A Database That Could Revolutionize Health Care

Health care data could fill 60 million of these

Think of it as a health policy wonk’s dream: Football stadium after football stadium packed to the brim with…health insurance claims data.


An odd dream, to be sure. But health insurance data is crucial to understand how health care dollars get spent. It shows how people use health care, what’s changing and, in some cases, why. Health insurers, however, have tended to keep that data private, as it could tip competitors off to how they handle business.
That all, however, changes today. This morning a new nonprofit called the Health Care Cost Institute will roll out a database of 5 billion health insurance claims (all stripped of the individual health plan’s identity, to address privacy concerns).
Researchers will be able to access that data, largely using it to probe a critical question: What makes health care so expensive?
The Health Care Cost Institute database is massive. With data voluntarily supplied by Aetna, Humana, UnitedHealth and Kaiser Permanente, it covers 33 million Americans with employer-sponsored health insurance. In order to store just one of those insurers’ data in paper form, you would need 60 million four-foot filing cabinets.
“It’s the first time that this data has ever been assembled like this,” says Martin Gaynor, who chairs the Health Cost Care Institute Board, adding that the non-profit’s data people “have been working like crazy to make this happen.”
The database has been in the works for about two years. “At various junctures, it would look like this wasn’t going happen,” says Gaynor, who is also a professor of economics and health policy at Carnegie Mellon University. “There was a lot of effort to make all the data line up.”
Now that all the data is in one place, researchers can start to tackle questions like: Where is health care expensive? Are certain procedures driving up prices? Is health care becoming more costly because of higher prices or volume?
HCCI’s own economists have tackled that last question, in a report out today, the first to use the new database.

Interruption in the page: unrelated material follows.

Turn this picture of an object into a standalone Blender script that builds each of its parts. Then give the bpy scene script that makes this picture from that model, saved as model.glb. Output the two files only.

It finds that higher prices charged by hospitals and other prices have driven health care cost growth during the recession, rather than Americans using more medicine. Medical prices grew three times faster than the Consumer Price Index, a measure of price inflation, between 2009 and 2010.

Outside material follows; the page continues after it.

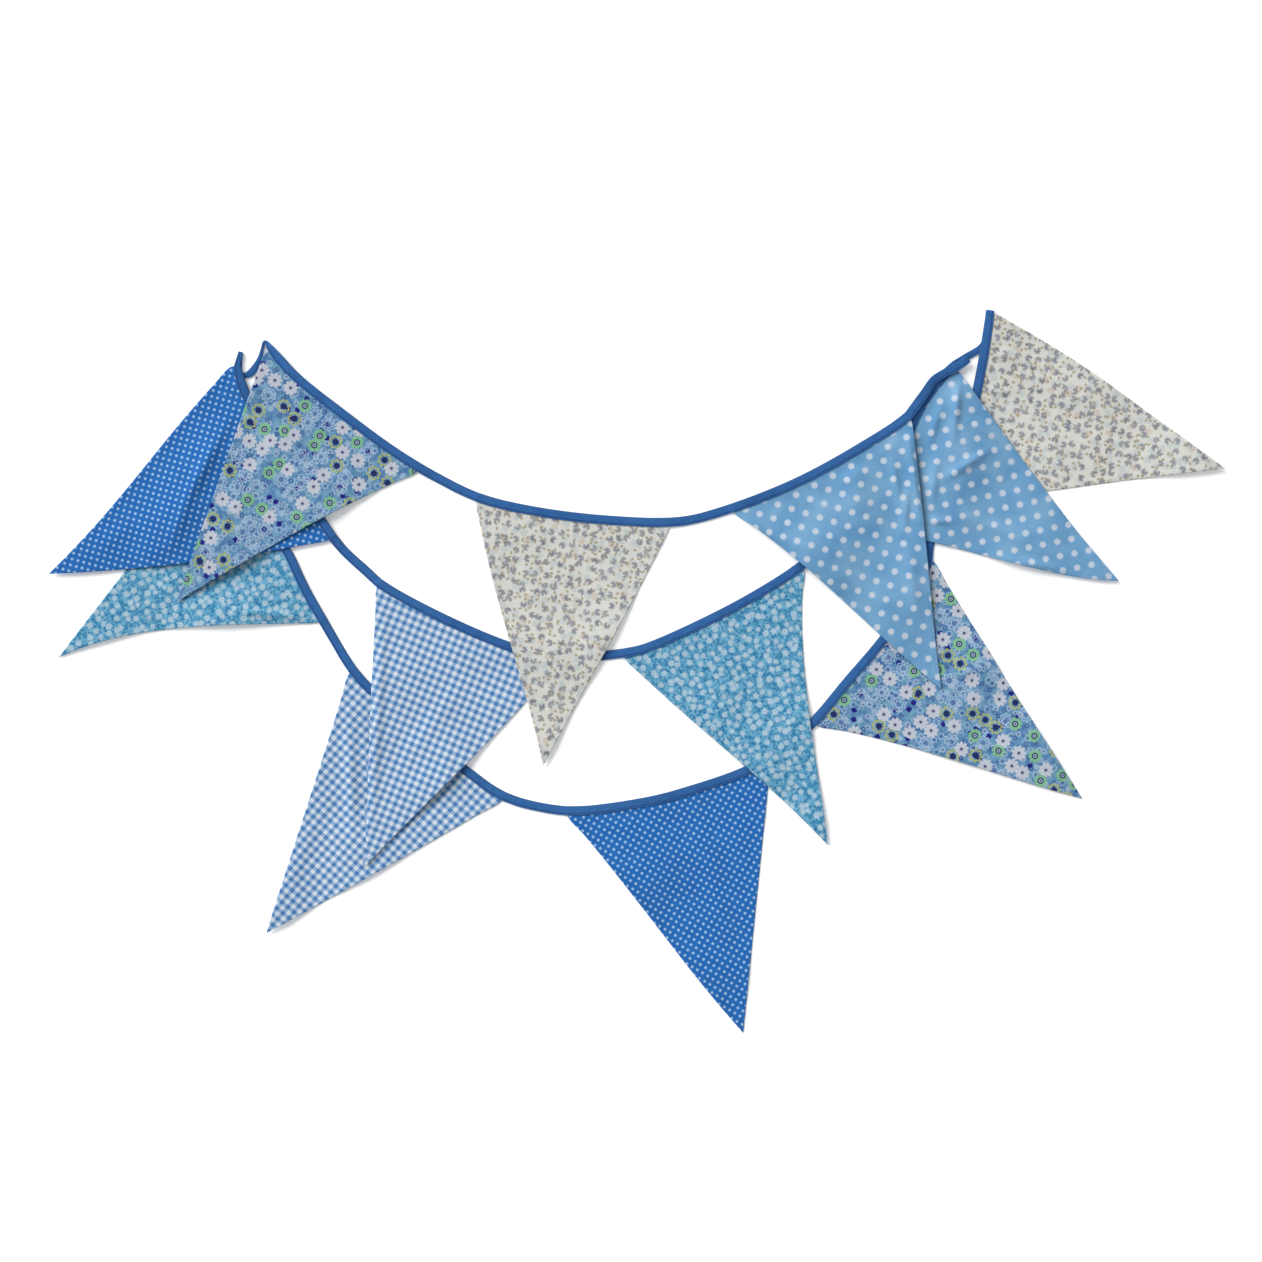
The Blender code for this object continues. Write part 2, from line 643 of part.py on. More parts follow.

This confirms similar trends seen in the National Health Expenditures report as well as in Medicare data, both of which show people using less health care as the economy slowed.
The HCCI database allows researchers to dig even deeper beyond that general explanation, to reveal that it’s very specific types of medicine that are getting expensive fast. The cost of an emergency room visit went up 11 percent between 2009 and 2010, while the price of a trip to a skilled nursing facility actually fell by 3.2 percent over the same time period.
Researchers have usually relied on Medicare data to answer these questions. The Dartmouth Atlas, which has spearheaded much of the country’s health cost research, relies on that data, largely because the federal government makes it available. And while the 30 million Medicare patients make for a large dataset, they do have the distinct statistical disadvantage of all being elderly.
With the HCCI database, researchers can understand better what’s happening to the 87 percent of the population under 65. Preliminary research suggests that there are indeed different things happening in each age group: While health care costs grew 4.5 percent for the under-18 population between 2009 and 2010, the rate of change was half that for older adults between 45 and 54.
This is the first study to use the HCCI data, although more are in the works. Gaynor has been inundated with about 130 requests from health policy researchers to use the database. While his team sifts through those, three approved studies are already tackling big health policy questions.
Researchers at Northwestern University are using the data to probe the effect of business cycles on health insurance. That could get at one big question in health policy right now, as to whether the recession is responsible for a slowdown in health care costs. Carnegie Mellon-based economists are teaming up with researchers at the London School of Economics to look at variations in hospital pricing, which may provide data similar to that of the well-respected Dartmouth Atlas, except for the non-Medicare population.
“There is immense interest in gaining access,” says HCCI executive director David Newman. “We’re having trouble keeping up with that.”